Stored data:
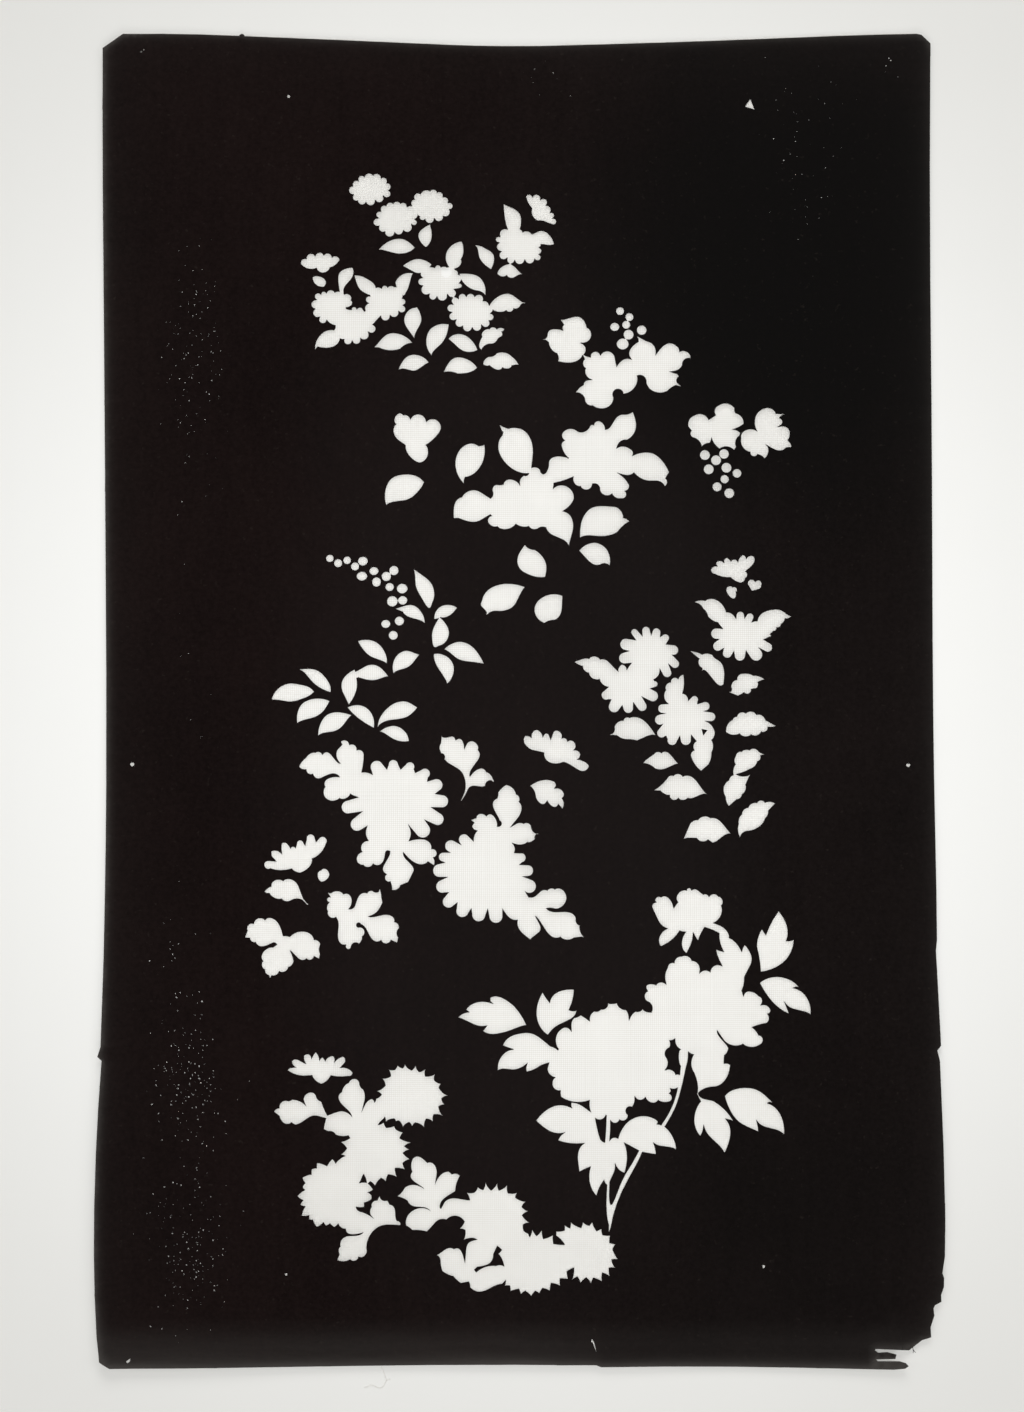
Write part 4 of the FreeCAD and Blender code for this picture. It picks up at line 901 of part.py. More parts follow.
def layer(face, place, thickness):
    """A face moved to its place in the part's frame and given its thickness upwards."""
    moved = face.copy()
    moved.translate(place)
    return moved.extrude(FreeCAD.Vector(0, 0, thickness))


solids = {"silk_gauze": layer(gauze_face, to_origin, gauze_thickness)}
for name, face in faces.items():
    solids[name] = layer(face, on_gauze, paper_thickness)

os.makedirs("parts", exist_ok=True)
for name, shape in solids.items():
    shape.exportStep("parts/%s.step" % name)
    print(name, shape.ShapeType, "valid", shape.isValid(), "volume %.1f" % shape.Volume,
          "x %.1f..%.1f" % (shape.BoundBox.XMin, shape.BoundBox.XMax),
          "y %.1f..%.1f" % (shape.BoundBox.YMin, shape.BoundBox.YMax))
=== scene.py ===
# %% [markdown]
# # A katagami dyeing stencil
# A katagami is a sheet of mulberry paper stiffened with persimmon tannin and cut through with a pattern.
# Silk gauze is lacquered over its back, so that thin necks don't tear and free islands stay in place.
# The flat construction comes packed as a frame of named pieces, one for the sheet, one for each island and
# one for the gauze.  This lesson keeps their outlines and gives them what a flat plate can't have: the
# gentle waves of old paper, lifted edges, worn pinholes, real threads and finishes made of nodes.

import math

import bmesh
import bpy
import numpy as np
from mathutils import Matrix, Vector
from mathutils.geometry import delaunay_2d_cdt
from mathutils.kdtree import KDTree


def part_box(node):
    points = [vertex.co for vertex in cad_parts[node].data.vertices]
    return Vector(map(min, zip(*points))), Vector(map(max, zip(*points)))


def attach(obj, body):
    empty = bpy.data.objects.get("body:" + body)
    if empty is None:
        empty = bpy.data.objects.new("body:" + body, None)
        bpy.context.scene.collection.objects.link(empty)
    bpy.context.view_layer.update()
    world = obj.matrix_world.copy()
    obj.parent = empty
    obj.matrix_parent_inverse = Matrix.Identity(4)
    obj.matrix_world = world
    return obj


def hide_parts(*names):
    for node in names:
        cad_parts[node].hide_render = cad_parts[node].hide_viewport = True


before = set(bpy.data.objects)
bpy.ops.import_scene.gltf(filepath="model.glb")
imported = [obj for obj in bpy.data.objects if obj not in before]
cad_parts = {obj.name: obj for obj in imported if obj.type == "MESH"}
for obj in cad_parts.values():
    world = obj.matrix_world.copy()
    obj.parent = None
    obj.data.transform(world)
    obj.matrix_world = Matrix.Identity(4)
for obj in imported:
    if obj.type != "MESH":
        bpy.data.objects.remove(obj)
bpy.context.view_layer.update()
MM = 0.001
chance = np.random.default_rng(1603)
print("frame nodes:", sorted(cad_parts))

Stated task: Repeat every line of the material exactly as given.

Answer to the exercise:
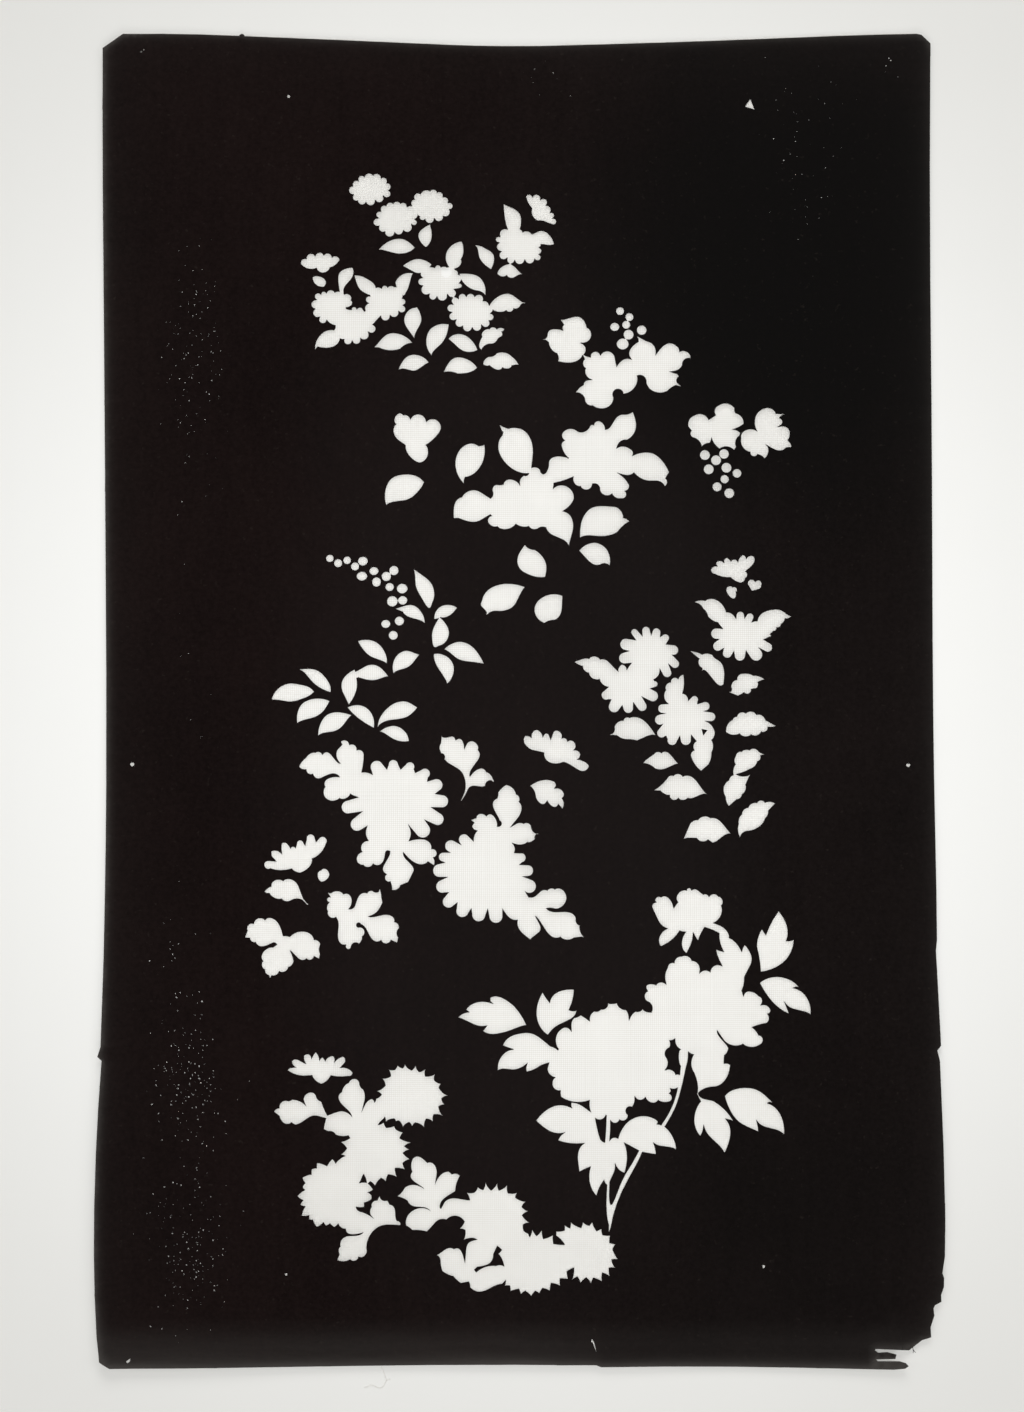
Write part 4 of the FreeCAD and Blender code for this picture. It picks up at line 901 of part.py. More parts follow.
def layer(face, place, thickness):
    """A face moved to its place in the part's frame and given its thickness upwards."""
    moved = face.copy()
    moved.translate(place)
    return moved.extrude(FreeCAD.Vector(0, 0, thickness))


solids = {"silk_gauze": layer(gauze_face, to_origin, gauze_thickness)}
for name, face in faces.items():
    solids[name] = layer(face, on_gauze, paper_thickness)

os.makedirs("parts", exist_ok=True)
for name, shape in solids.items():
    shape.exportStep("parts/%s.step" % name)
    print(name, shape.ShapeType, "valid", shape.isValid(), "volume %.1f" % shape.Volume,
          "x %.1f..%.1f" % (shape.BoundBox.XMin, shape.BoundBox.XMax),
          "y %.1f..%.1f" % (shape.BoundBox.YMin, shape.BoundBox.YMax))
=== scene.py ===
# %% [markdown]
# # A katagami dyeing stencil
# A katagami is a sheet of mulberry paper stiffened with persimmon tannin and cut through with a pattern.
# Silk gauze is lacquered over its back, so that thin necks don't tear and free islands stay in place.
# The flat construction comes packed as a frame of named pieces, one for the sheet, one for each island and
# one for the gauze.  This lesson keeps their outlines and gives them what a flat plate can't have: the
# gentle waves of old paper, lifted edges, worn pinholes, real threads and finishes made of nodes.

import math

import bmesh
import bpy
import numpy as np
from mathutils import Matrix, Vector
from mathutils.geometry import delaunay_2d_cdt
from mathutils.kdtree import KDTree


def part_box(node):
    points = [vertex.co for vertex in cad_parts[node].data.vertices]
    return Vector(map(min, zip(*points))), Vector(map(max, zip(*points)))


def attach(obj, body):
    empty = bpy.data.objects.get("body:" + body)
    if empty is None:
        empty = bpy.data.objects.new("body:" + body, None)
        bpy.context.scene.collection.objects.link(empty)
    bpy.context.view_layer.update()
    world = obj.matrix_world.copy()
    obj.parent = empty
    obj.matrix_parent_inverse = Matrix.Identity(4)
    obj.matrix_world = world
    return obj


def hide_parts(*names):
    for node in names:
        cad_parts[node].hide_render = cad_parts[node].hide_viewport = True


before = set(bpy.data.objects)
bpy.ops.import_scene.gltf(filepath="model.glb")
imported = [obj for obj in bpy.data.objects if obj not in before]
cad_parts = {obj.name: obj for obj in imported if obj.type == "MESH"}
for obj in cad_parts.values():
    world = obj.matrix_world.copy()
    obj.parent = None
    obj.data.transform(world)
    obj.matrix_world = Matrix.Identity(4)
for obj in imported:
    if obj.type != "MESH":
        bpy.data.objects.remove(obj)
bpy.context.view_layer.update()
MM = 0.001
chance = np.random.default_rng(1603)
print("frame nodes:", sorted(cad_parts))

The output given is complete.